Shopkick, an innovative retail rewards app, can be used to cultivate a favorable customer journey every step of the way:

  • Values Resonance and Brand Awareness: Brands and retailers can access a captive audience of shoppers who already use the mobile app to find nearby deals, rack up reward points, and learn about new products. Within the app, your brand can display compelling videos and curated lookbooks to generate awareness about a new product or bundle of products offered in a seasonal promotional offer.
  • Identification of a Want or Need: When a person realizes they want or need to shop for something, they simply log into the Shopkick app to see a list of nearby retailers offering “kicks,” or reward points.
  • Research and Consideration: Shopkick allows brands and retailers to stay top-of-mind as consumers continue on the journey to purchase by offering them incentives for watching branded content or purchasing a particular product.     
  • Decision and Conversion: Shopkick connects with consumers at the point of purchase to drive the sale. Oftentimes, Shopkickers purchase a particular product that they hadn’t intended to before interacting with the app.
  • Experience and Loyalty: Gamification is a powerful way to drive a positive experience and long-term loyalty. Users say Shopkick is like a “treasure hunt” that guides them to new finds. Scanning products or purchasing them provides reward points they can use toward a gift card of their choosing, which creates a favorable impression of the overall shopping trip and brand experience.   

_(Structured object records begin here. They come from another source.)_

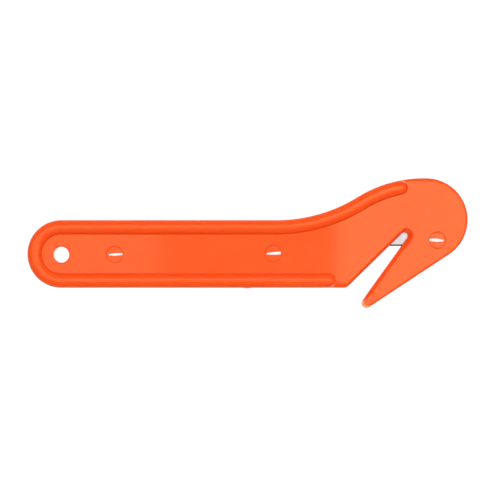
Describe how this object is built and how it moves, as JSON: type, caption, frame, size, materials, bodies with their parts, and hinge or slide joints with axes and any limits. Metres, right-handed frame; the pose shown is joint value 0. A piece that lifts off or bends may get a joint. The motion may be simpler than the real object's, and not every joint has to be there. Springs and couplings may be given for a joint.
{
  "type": "concealed-blade safety cutter",
  "caption": "Flat hook-nosed safety cutter: two moulded half shells with a rounded grip rim, split pins, a hang hole and a blade hidden across the throat of a narrow strap slot.",
  "frame": {"origin": "middle of the knife's side outline, on the plane that the rear rim rests on", "axes": "+X from the butt to the head, +Y from the belly of the grip to its back, +Z out of the front panel, so the knife lies flat with its front up"},
  "size_m": [0.1652, 0.0486, 0.011],
  "materials": {
    "shell_plastic": "bright orange moulded plastic, satin gloss with faint flow marks",
    "pin_plastic": "the same orange plastic, cut flush and slightly duller",
    "blade_steel": "ground strip steel with a fine polished bevel"
  },
  "bodies": {
    "casing": {"front_shell": "shell_plastic", "rear_shell": "shell_plastic", "butt_pin": "pin_plastic", "middle_pin": "pin_plastic", "head_pin": "pin_plastic"},
    "blade": {"blade": "blade_steel"}
  },
  "joints": [
    {"name": "blade_shuttle", "type": "slide", "parent": "casing", "child": "blade", "axis": [1, 0, 0], "range_m": [-0.0025, 0.0025]}
  ]
}
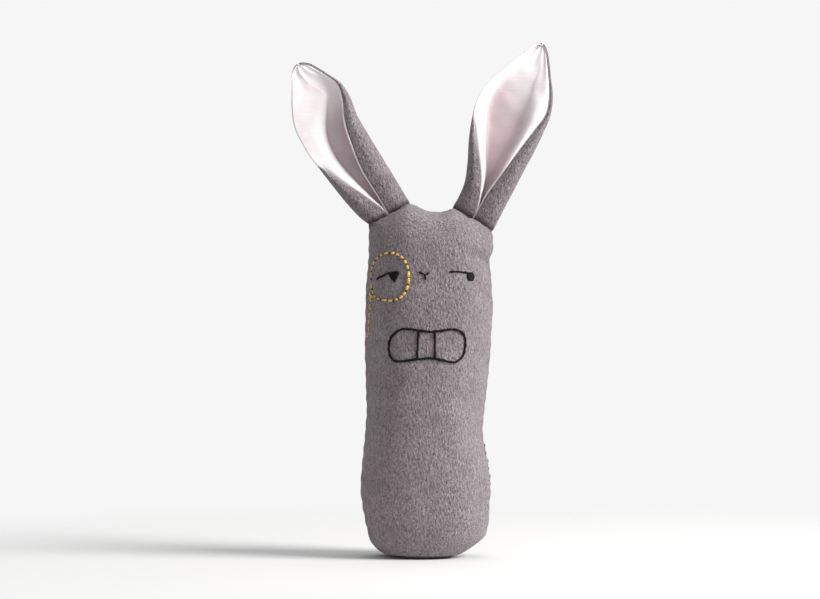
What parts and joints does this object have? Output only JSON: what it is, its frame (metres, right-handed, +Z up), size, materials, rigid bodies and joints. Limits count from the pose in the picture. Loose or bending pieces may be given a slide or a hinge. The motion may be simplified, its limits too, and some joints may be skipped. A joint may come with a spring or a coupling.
{
  "type": "stuffed bunny rabbit",
  "caption": "Slim stuffed bunny rabbit in heathered grey-mauve wool, with long satin-lined ears and a hand-embroidered face with a gold monocle.",
  "frame": {"origin": "middle of the flat patch under the body that the toy stands on, in line with the side seams", "axes": "+Z up the toy from its base to its ears, -Y the way the face looks, +X to the viewer's right"},
  "size_m": [0.1027, 0.0413, 0.1991],
  "materials": {
    "wool": "matte",
    "lining": "satin",
    "black_thread": "satin",
    "gold_thread": "satin",
    "dark_thread": "matte",
    "seam_thread": "matte",
    "stuffing": "matte"
  },
  "bodies": {
    "torso": {"body_front_panel": "wool", "body_back_panel": "wool", "body_stuffing": "stuffing", "body_seam_thread": "seam_thread", "closing_stitches": "seam_thread", "left_eye_stitches": "black_thread", "right_eye_stitches": "black_thread", "nose_stitches": "black_thread", "mouth_stitches": "black_thread", "teeth_stitches": "black_thread", "monocle_rim_stitches": "gold_thread", "monocle_dark_stitches": "dark_thread", "monocle_cord_stitches": "gold_thread", "left_ear_base": "wool", "right_ear_base": "wool"},
    "left_ear": {"left_ear_wool": "wool", "left_ear_lining": "lining", "left_ear_edge_thread": "seam_thread"},
    "right_ear": {"right_ear_wool": "wool", "right_ear_lining": "lining", "right_ear_edge_thread": "seam_thread"}
  },
  "joints": [
    {"name": "left_ear_fold", "type": "hinge", "parent": "torso", "child": "left_ear", "pos_m": [-0.01576, 0, 0.13571], "axis": [0.8829, 0, 0.4695], "range_deg": [-90, 90], "stiffness_Nm_per_rad": 0.01},
    {"name": "right_ear_fold", "type": "hinge", "parent": "torso", "child": "right_ear", "pos_m": [0.0195, 0, 0.13445], "axis": [0.8746, 0, -0.4848], "range_deg": [-90, 90], "stiffness_Nm_per_rad": 0.01}
  ]
}
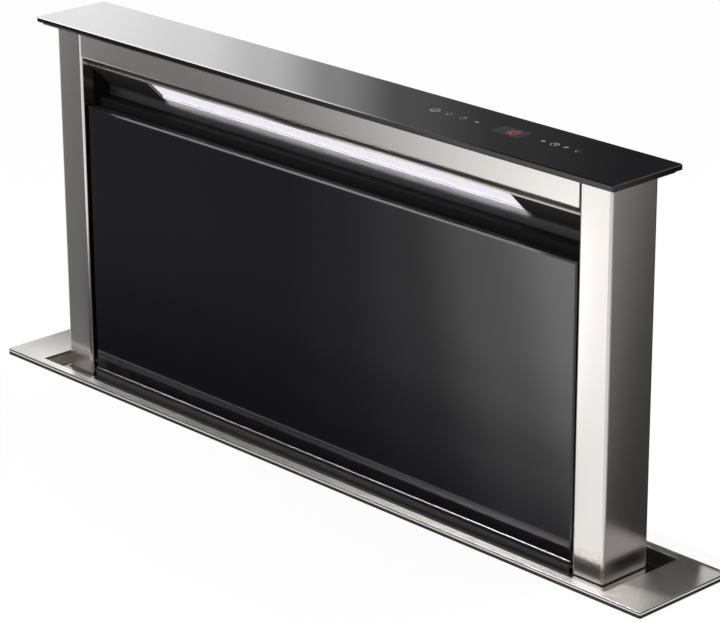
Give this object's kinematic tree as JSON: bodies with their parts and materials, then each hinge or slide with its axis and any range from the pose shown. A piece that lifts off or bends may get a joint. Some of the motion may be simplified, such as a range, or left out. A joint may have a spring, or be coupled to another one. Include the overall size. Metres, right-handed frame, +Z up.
{
  "type": "downdraft vent",
  "caption": "Worktop downdraft vent, raised: glass-topped suction tower in a steel trim over a cabinet housing with lift spindles, blower, outlet collar and control box.",
  "frame": {"origin": "centre of the worktop opening, on the worktop's surface", "axes": "+X to the right seen from the front, +Y to the rear, +Z up"},
  "size_m": [0.9, 0.3388, 0.9905],
  "materials": {
    "brushed_steel": "brushed",
    "trim_steel": "brushed, bright edges",
    "galvanised_steel": "galvanised sheet",
    "black_glass": "gloss",
    "black_rubber": "matte",
    "dark_sheet": "satin",
    "deflector_sheet": "satin",
    "aluminium": "anodised",
    "aluminium_mesh": "expanded mesh",
    "milky_lens": "gloss",
    "circuit_board": "satin",
    "display_plastic": "gloss",
    "ground_steel": "ground",
    "brass": "turned",
    "bearing_plastic": "matte",
    "motor_paint": "satin",
    "black_plastic": "matte",
    "grey_plastic": "matte"
  },
  "bodies": {
    "housing": {"trim_plate": "trim_steel", "worktop_seal": "black_rubber", "ledge_tray": "brushed_steel", "slot_lip": "black_rubber", "housing_front": "galvanised_steel", "housing_back": "galvanised_steel", "housing_right_side": "galvanised_steel", "housing_left_side": "galvanised_steel", "housing_base": "galvanised_steel", "guide_plates": "galvanised_steel", "guide_rods": "ground_steel", "lift_motors": "motor_paint", "end_sensors": "black_plastic", "cabinet_brackets": "galvanised_steel", "blower_box": "galvanised_steel", "blower_cover": "galvanised_steel", "scroll_housing": "grey_plastic", "motor_plate": "galvanised_steel", "inlet_ring": "black_plastic", "fan_motor": "motor_paint", "outlet_collar": "black_plastic", "flap_pin": "ground_steel", "control_box": "galvanised_steel", "control_lid": "galvanised_steel", "power_board": "circuit_board", "cable_gland": "black_plastic", "housing_screws": "ground_steel"},
    "tower": {"glass_top": "black_glass", "top_frame": "dark_sheet", "touch_board": "circuit_board", "display_module": "display_plastic", "right_upright": "brushed_steel", "left_upright": "brushed_steel", "posts": "galvanised_steel", "back_panel": "brushed_steel", "tower_screws": "ground_steel", "top_rail": "brushed_steel", "deflector": "deflector_sheet", "lamp_housing": "aluminium", "lamp_lens": "milky_lens", "led_board": "circuit_board", "filter_channels": "dark_sheet", "lower_front": "dark_sheet", "carriers": "galvanised_steel", "lift_nuts": "brass", "guide_bushes": "bearing_plastic"},
    "front_panel": {"front_glass": "black_glass", "panel_tray": "dark_sheet", "panel_trim": "trim_steel", "hinge_pins": "ground_steel"},
    "left_filter": {"left_filter_frame": "aluminium", "left_filter_mesh": "aluminium_mesh"},
    "right_filter": {"right_filter_frame": "aluminium", "right_filter_mesh": "aluminium_mesh"},
    "right_spindle": {"right_lift_screw": "ground_steel"},
    "left_spindle": {"left_lift_screw": "ground_steel"},
    "fan": {"impeller": "black_plastic", "fan_shaft": "ground_steel"},
    "front_damper": {"front_flap": "grey_plastic"},
    "rear_damper": {"rear_flap": "grey_plastic"}
  },
  "joints": [
    {"name": "tower_lift", "type": "slide", "parent": "housing", "child": "tower", "axis": [0, 0, 1], "range_m": [-0.374, 0]},
    {"name": "right_spindle_turn", "type": "hinge", "parent": "housing", "child": "right_spindle", "pos_m": [0.39775, 0, -0.26], "axis": [0, 0, 1], "range_deg": [0, 6735]},
    {"name": "left_spindle_turn", "type": "hinge", "parent": "housing", "child": "left_spindle", "pos_m": [-0.39775, 0, -0.26], "axis": [0, 0, 1], "range_deg": [0, 6735]},
    {"name": "panel_tilt", "type": "hinge", "parent": "tower", "child": "front_panel", "pos_m": [0, -0.0205, 0.011], "axis": [1, 0, 0], "range_deg": [0, 15]},
    {"name": "left_filter_lift", "type": "slide", "parent": "tower", "child": "left_filter", "axis": [0, 0, 1], "range_m": [0, 0.008]},
    {"name": "right_filter_lift", "type": "slide", "parent": "tower", "child": "right_filter", "axis": [0, 0, 1], "range_m": [0, 0.008]},
    {"name": "fan_turn", "type": "hinge", "parent": "housing", "child": "fan", "pos_m": [0, 0.12, -0.43], "axis": [0, 1, 0], "continuous": true},
    {"name": "front_damper_swing", "type": "hinge", "parent": "housing", "child": "front_damper", "pos_m": [0.202, 0.137, -0.3495], "axis": [0, 0, 1], "range_deg": [0, 75]},
    {"name": "rear_damper_swing", "type": "hinge", "parent": "housing", "child": "rear_damper", "pos_m": [0.202, 0.137, -0.3495], "axis": [0, 0, -1], "range_deg": [0, 75]}
  ],
  "couplings": [
    {"joint": "right_spindle_turn", "follows": "tower_lift", "rad_per_m": -314.16},
    {"joint": "left_spindle_turn", "follows": "tower_lift", "rad_per_m": -314.16}
  ]
}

Shopkick, an innovative retail rewards app, can be used to cultivate a favorable customer journey every step of the way.

Shopkick provides users the ability to shop online and receive rewards and bonus points for visiting eCommerce sites, watching promotional videos or offers, and making online purchases as they would in-store. Seventy-nine percent of shoppers said using Shopkick while they browsed made shopping more fun.